> Instruction: Copy down every line where the string "code" shows up.

> Data entries:
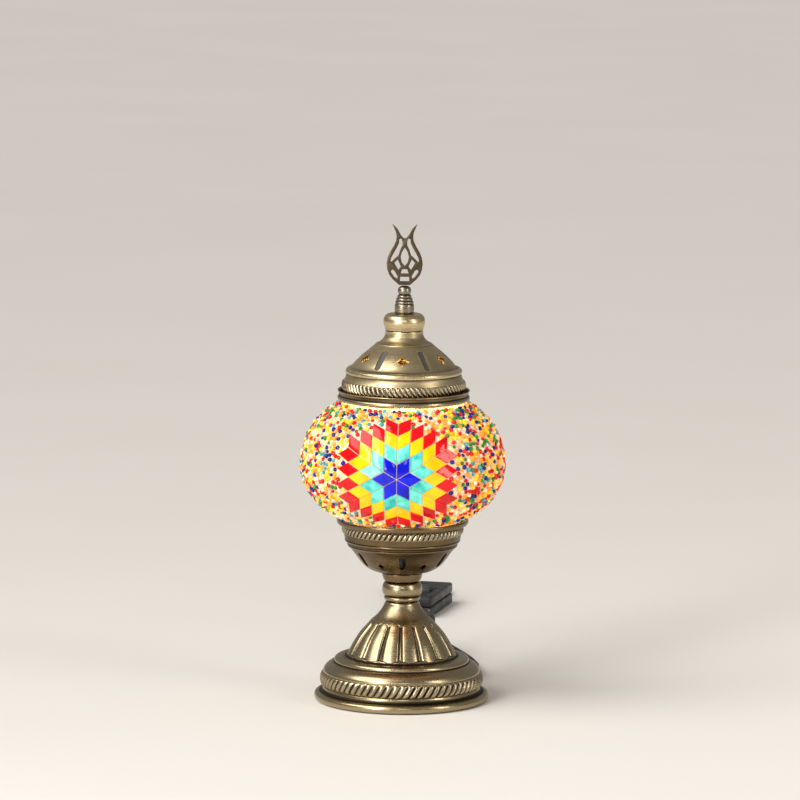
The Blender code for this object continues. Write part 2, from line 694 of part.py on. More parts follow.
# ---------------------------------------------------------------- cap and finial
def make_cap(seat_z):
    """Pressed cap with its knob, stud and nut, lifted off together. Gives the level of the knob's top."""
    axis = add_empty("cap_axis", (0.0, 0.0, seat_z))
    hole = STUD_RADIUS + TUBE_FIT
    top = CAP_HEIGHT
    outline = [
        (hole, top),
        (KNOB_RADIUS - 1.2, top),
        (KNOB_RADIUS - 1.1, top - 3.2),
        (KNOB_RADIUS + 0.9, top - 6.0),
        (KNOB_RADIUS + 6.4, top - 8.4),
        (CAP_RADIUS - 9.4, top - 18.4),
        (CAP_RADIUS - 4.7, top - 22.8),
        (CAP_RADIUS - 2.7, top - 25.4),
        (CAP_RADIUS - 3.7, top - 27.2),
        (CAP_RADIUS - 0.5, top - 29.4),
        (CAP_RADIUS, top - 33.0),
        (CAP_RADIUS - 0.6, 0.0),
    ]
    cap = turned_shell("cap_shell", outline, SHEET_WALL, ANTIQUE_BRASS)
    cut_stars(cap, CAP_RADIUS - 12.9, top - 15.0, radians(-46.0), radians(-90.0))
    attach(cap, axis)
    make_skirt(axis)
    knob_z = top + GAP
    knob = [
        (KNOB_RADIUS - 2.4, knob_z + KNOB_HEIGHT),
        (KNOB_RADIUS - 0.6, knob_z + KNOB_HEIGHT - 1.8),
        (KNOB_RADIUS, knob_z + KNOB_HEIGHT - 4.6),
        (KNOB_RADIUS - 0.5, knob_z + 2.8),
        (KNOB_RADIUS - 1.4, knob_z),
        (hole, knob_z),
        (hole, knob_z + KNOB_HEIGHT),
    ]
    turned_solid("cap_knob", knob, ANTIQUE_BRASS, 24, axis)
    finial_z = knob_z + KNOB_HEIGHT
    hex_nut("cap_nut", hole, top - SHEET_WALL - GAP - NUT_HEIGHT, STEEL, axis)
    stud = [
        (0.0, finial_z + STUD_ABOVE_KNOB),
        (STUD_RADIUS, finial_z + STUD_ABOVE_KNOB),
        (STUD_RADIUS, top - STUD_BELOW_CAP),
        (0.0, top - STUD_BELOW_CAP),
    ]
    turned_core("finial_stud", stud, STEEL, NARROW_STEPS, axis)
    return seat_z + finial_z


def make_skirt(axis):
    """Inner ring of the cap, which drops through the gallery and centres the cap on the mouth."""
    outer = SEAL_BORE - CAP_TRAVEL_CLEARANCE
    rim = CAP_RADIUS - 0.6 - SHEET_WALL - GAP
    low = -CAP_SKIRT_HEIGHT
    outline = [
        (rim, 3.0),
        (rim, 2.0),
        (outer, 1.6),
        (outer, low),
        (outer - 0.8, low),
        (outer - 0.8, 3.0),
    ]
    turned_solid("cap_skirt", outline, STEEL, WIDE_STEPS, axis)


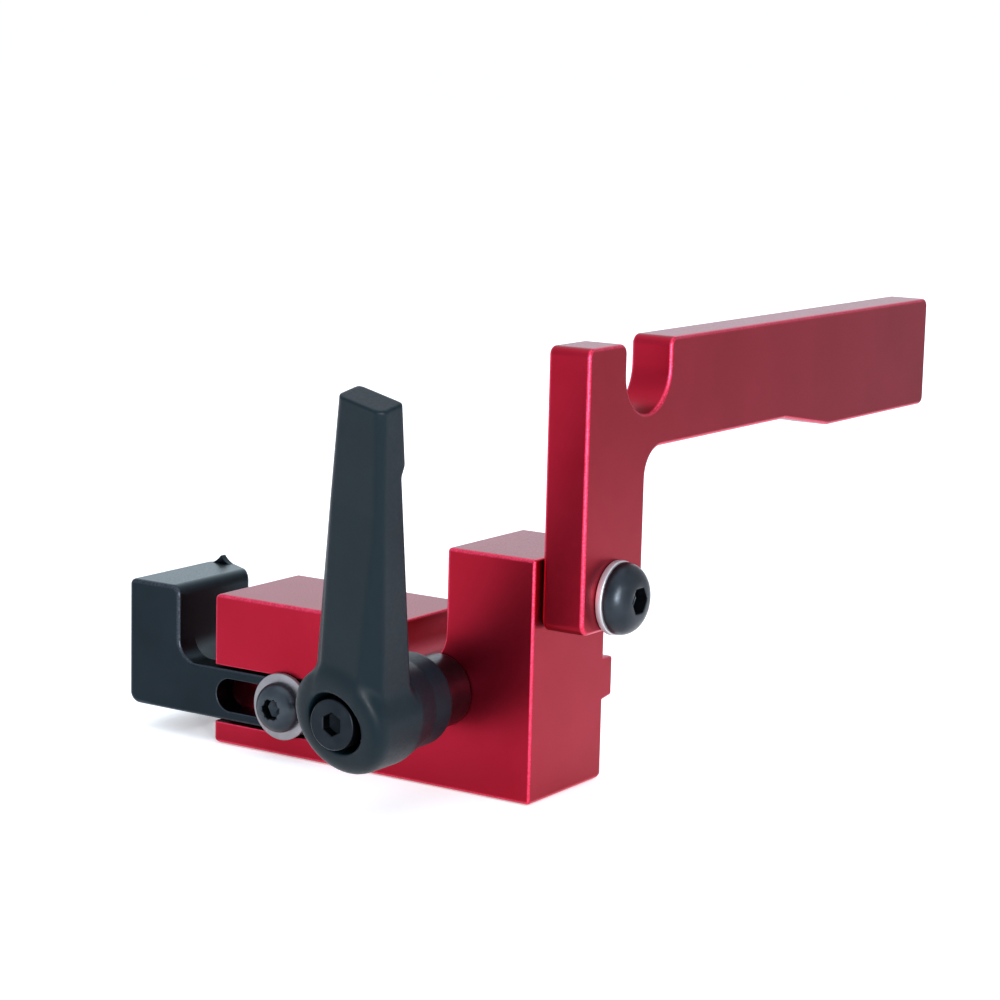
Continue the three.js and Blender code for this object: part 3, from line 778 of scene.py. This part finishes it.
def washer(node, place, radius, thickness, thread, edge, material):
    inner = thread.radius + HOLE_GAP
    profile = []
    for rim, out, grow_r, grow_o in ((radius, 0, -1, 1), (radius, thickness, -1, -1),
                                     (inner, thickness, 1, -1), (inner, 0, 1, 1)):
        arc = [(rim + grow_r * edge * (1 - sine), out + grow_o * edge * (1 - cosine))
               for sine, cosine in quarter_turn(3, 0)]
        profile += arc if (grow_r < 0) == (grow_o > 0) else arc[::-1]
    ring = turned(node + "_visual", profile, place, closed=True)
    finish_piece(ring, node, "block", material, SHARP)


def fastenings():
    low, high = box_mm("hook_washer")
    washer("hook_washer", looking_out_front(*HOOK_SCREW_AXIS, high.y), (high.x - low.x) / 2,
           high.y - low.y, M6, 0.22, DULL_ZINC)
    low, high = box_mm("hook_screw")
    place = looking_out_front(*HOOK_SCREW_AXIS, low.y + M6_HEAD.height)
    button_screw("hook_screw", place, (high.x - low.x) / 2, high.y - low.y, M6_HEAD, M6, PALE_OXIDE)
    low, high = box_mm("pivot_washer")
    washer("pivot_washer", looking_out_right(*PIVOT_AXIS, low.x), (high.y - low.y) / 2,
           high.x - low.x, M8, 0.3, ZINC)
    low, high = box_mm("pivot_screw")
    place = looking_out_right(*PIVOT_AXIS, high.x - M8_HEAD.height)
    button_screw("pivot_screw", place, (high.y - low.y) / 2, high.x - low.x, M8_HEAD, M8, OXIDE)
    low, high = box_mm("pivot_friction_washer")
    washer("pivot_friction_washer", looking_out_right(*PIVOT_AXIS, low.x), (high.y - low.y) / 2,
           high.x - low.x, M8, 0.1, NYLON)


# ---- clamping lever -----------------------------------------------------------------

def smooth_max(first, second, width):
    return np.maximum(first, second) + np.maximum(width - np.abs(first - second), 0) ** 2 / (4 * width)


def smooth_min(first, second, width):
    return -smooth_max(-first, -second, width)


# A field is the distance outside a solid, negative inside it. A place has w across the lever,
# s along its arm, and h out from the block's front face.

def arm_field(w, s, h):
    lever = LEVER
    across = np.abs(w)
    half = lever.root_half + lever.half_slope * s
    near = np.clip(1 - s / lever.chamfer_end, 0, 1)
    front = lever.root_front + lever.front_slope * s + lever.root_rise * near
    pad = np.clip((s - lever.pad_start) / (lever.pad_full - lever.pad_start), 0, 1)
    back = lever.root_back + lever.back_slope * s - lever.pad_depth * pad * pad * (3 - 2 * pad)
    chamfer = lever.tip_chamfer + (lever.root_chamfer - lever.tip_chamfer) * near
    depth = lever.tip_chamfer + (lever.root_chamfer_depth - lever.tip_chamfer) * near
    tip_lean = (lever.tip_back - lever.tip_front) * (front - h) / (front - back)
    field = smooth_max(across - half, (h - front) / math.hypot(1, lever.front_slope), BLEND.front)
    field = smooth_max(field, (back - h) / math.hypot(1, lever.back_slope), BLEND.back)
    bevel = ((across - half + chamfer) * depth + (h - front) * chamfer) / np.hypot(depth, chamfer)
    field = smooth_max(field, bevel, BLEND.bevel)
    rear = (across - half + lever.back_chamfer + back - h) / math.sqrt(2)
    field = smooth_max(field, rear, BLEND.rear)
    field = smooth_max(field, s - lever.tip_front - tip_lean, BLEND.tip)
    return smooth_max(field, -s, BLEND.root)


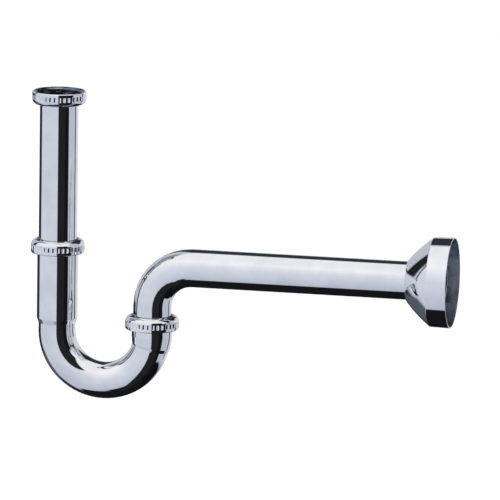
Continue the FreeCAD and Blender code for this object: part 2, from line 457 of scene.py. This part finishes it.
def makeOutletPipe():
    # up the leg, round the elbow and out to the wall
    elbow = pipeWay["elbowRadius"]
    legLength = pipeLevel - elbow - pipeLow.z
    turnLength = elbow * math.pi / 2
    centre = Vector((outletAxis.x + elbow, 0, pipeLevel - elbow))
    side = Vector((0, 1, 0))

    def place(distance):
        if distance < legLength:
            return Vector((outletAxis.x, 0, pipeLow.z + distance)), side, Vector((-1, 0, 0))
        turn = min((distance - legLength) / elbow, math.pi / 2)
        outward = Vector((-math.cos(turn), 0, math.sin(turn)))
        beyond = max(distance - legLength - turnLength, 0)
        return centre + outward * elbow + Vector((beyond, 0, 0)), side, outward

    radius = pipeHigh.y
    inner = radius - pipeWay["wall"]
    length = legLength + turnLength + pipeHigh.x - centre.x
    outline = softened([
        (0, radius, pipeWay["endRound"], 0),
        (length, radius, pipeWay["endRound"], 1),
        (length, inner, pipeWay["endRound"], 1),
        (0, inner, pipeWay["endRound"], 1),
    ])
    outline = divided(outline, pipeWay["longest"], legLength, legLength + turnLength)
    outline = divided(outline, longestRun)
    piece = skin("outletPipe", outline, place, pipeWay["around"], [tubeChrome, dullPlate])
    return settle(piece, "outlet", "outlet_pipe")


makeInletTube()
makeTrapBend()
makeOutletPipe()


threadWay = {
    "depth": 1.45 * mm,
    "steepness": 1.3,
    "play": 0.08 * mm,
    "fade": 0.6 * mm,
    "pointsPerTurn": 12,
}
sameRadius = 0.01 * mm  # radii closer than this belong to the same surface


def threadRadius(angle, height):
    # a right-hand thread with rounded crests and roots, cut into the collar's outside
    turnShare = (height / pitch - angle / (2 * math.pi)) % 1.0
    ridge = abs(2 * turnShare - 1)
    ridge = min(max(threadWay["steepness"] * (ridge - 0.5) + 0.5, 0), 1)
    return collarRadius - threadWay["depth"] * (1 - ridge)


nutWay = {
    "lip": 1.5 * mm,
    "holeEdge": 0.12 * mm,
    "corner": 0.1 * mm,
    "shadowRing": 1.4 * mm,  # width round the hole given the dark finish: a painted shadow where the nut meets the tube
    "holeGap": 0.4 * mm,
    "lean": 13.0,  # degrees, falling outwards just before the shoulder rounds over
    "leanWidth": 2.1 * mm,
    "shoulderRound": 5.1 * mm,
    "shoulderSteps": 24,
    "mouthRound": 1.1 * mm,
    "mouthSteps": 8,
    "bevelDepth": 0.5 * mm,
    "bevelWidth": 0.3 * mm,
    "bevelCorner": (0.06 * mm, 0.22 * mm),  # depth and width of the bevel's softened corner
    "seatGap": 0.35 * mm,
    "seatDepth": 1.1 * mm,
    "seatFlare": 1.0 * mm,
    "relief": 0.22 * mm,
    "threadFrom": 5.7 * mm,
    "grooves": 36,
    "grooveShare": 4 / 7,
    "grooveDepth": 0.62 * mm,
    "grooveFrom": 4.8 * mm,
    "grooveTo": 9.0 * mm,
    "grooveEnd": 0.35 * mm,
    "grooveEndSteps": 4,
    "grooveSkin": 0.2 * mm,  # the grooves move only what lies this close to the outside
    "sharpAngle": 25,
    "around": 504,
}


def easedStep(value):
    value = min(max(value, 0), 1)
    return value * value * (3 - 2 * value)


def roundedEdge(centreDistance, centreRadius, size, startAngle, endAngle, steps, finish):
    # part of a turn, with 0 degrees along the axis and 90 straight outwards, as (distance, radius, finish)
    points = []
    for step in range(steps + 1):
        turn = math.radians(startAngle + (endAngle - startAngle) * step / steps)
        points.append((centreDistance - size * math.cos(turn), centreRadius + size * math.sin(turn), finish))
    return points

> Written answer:
The Blender code for this object continues. Write part 2, from line 694 of part.py on. More parts follow.
Continue the three.js and Blender code for this object: part 3, from line 778 of scene.py. This part finishes it.
Continue the FreeCAD and Blender code for this object: part 2, from line 457 of scene.py. This part finishes it.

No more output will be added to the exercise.